_WHAT TO PRODUCE:_ Stop after the line containing "CORE_RINGS = 5": print each line exactly from the first line of the listing up to that point.

_EXCERPTED RECORDS:_
[START]

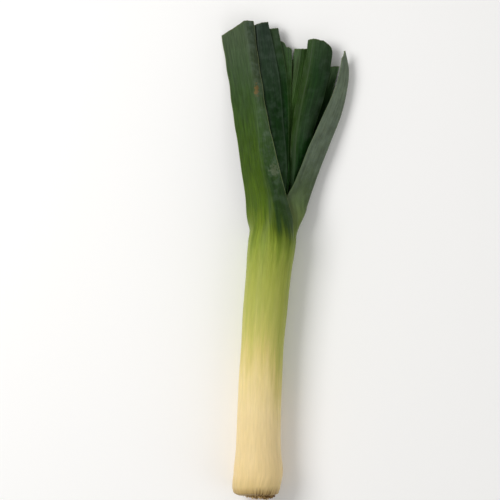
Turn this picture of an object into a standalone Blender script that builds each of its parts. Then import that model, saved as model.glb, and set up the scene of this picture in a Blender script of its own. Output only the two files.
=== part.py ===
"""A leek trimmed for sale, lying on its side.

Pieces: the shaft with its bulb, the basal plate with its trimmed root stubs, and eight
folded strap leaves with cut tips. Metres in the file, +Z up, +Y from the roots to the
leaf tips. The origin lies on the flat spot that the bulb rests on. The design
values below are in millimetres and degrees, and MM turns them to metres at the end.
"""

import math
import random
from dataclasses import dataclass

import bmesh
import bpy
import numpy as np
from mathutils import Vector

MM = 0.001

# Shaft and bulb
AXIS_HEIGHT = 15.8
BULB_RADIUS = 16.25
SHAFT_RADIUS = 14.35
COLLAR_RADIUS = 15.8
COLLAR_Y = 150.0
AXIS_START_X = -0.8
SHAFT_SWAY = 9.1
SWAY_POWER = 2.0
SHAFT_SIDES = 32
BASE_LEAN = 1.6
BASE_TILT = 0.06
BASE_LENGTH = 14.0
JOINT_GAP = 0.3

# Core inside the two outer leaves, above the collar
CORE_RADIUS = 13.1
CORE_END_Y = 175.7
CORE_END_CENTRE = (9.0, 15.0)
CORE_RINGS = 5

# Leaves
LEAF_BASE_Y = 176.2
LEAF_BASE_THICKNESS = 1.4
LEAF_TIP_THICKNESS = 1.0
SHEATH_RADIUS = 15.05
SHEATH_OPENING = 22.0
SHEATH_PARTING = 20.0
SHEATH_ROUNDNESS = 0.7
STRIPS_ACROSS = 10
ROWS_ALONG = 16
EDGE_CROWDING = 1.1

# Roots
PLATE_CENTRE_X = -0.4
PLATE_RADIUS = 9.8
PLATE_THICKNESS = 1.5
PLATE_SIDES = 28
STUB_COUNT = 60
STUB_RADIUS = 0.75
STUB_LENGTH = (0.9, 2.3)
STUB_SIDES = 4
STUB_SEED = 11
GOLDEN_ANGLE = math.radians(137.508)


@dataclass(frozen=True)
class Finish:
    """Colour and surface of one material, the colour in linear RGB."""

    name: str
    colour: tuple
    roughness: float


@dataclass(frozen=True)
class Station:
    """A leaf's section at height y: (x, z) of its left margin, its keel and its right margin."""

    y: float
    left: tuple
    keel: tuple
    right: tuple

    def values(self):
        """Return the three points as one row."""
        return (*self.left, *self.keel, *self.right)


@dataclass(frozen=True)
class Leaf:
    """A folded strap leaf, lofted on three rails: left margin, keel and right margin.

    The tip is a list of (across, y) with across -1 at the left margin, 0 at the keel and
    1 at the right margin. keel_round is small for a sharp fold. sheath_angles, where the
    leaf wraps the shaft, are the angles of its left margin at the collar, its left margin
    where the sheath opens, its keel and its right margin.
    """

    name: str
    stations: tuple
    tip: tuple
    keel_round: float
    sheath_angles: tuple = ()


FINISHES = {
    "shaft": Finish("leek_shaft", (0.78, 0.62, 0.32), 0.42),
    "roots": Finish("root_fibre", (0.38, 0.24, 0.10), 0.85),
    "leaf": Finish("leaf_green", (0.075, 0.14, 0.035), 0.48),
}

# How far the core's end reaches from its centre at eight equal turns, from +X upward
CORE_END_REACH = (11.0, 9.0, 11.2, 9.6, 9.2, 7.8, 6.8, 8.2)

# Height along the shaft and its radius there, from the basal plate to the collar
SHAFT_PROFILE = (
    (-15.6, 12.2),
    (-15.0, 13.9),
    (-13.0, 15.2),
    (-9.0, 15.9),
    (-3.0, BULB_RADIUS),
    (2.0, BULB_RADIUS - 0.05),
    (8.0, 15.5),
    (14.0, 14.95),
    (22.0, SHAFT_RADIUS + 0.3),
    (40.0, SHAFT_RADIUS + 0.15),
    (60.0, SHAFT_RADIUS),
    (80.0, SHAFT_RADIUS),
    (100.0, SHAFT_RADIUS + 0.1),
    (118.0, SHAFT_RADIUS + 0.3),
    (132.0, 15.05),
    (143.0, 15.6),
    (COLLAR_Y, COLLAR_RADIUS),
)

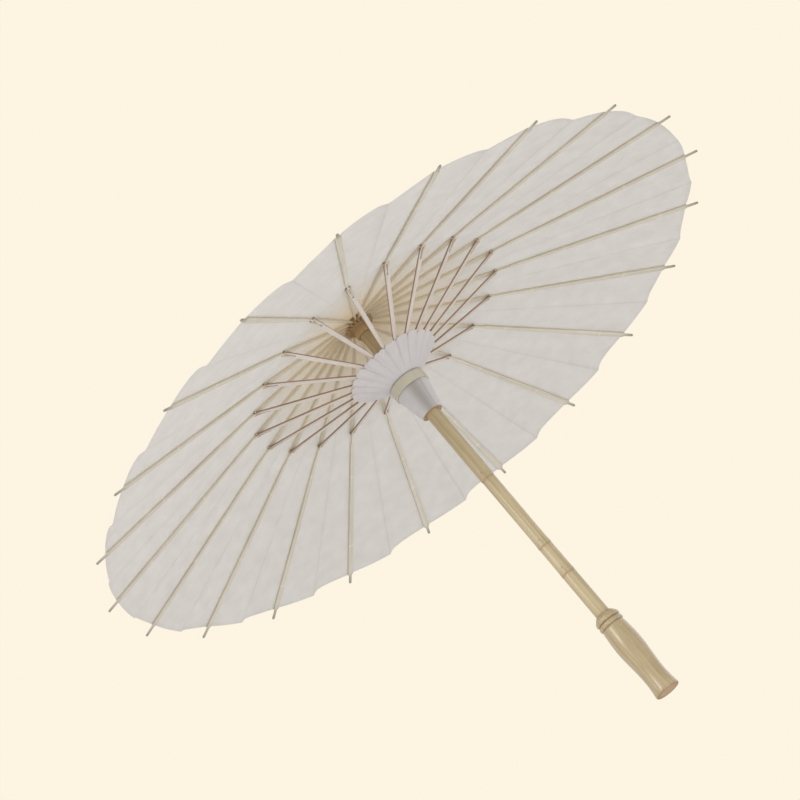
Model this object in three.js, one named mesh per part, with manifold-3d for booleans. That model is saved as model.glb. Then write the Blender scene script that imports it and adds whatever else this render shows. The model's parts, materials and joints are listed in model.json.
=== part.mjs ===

[END]

_SOLUTION BELOW:_
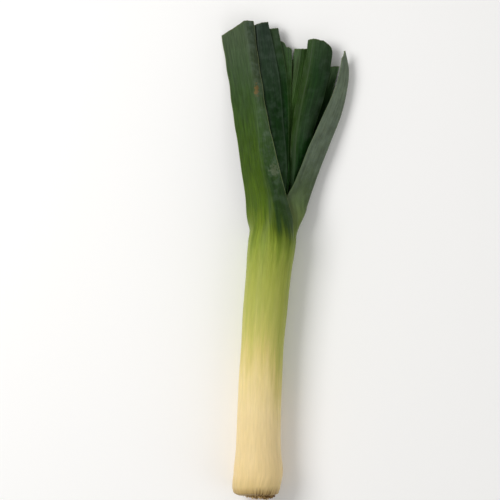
Turn this picture of an object into a standalone Blender script that builds each of its parts. Then import that model, saved as model.glb, and set up the scene of this picture in a Blender script of its own. Output only the two files.
=== part.py ===
"""A leek trimmed for sale, lying on its side.

Pieces: the shaft with its bulb, the basal plate with its trimmed root stubs, and eight
folded strap leaves with cut tips. Metres in the file, +Z up, +Y from the roots to the
leaf tips. The origin lies on the flat spot that the bulb rests on. The design
values below are in millimetres and degrees, and MM turns them to metres at the end.
"""

import math
import random
from dataclasses import dataclass

import bmesh
import bpy
import numpy as np
from mathutils import Vector

MM = 0.001

# Shaft and bulb
AXIS_HEIGHT = 15.8
BULB_RADIUS = 16.25
SHAFT_RADIUS = 14.35
COLLAR_RADIUS = 15.8
COLLAR_Y = 150.0
AXIS_START_X = -0.8
SHAFT_SWAY = 9.1
SWAY_POWER = 2.0
SHAFT_SIDES = 32
BASE_LEAN = 1.6
BASE_TILT = 0.06
BASE_LENGTH = 14.0
JOINT_GAP = 0.3

# Core inside the two outer leaves, above the collar
CORE_RADIUS = 13.1
CORE_END_Y = 175.7
CORE_END_CENTRE = (9.0, 15.0)
CORE_RINGS = 5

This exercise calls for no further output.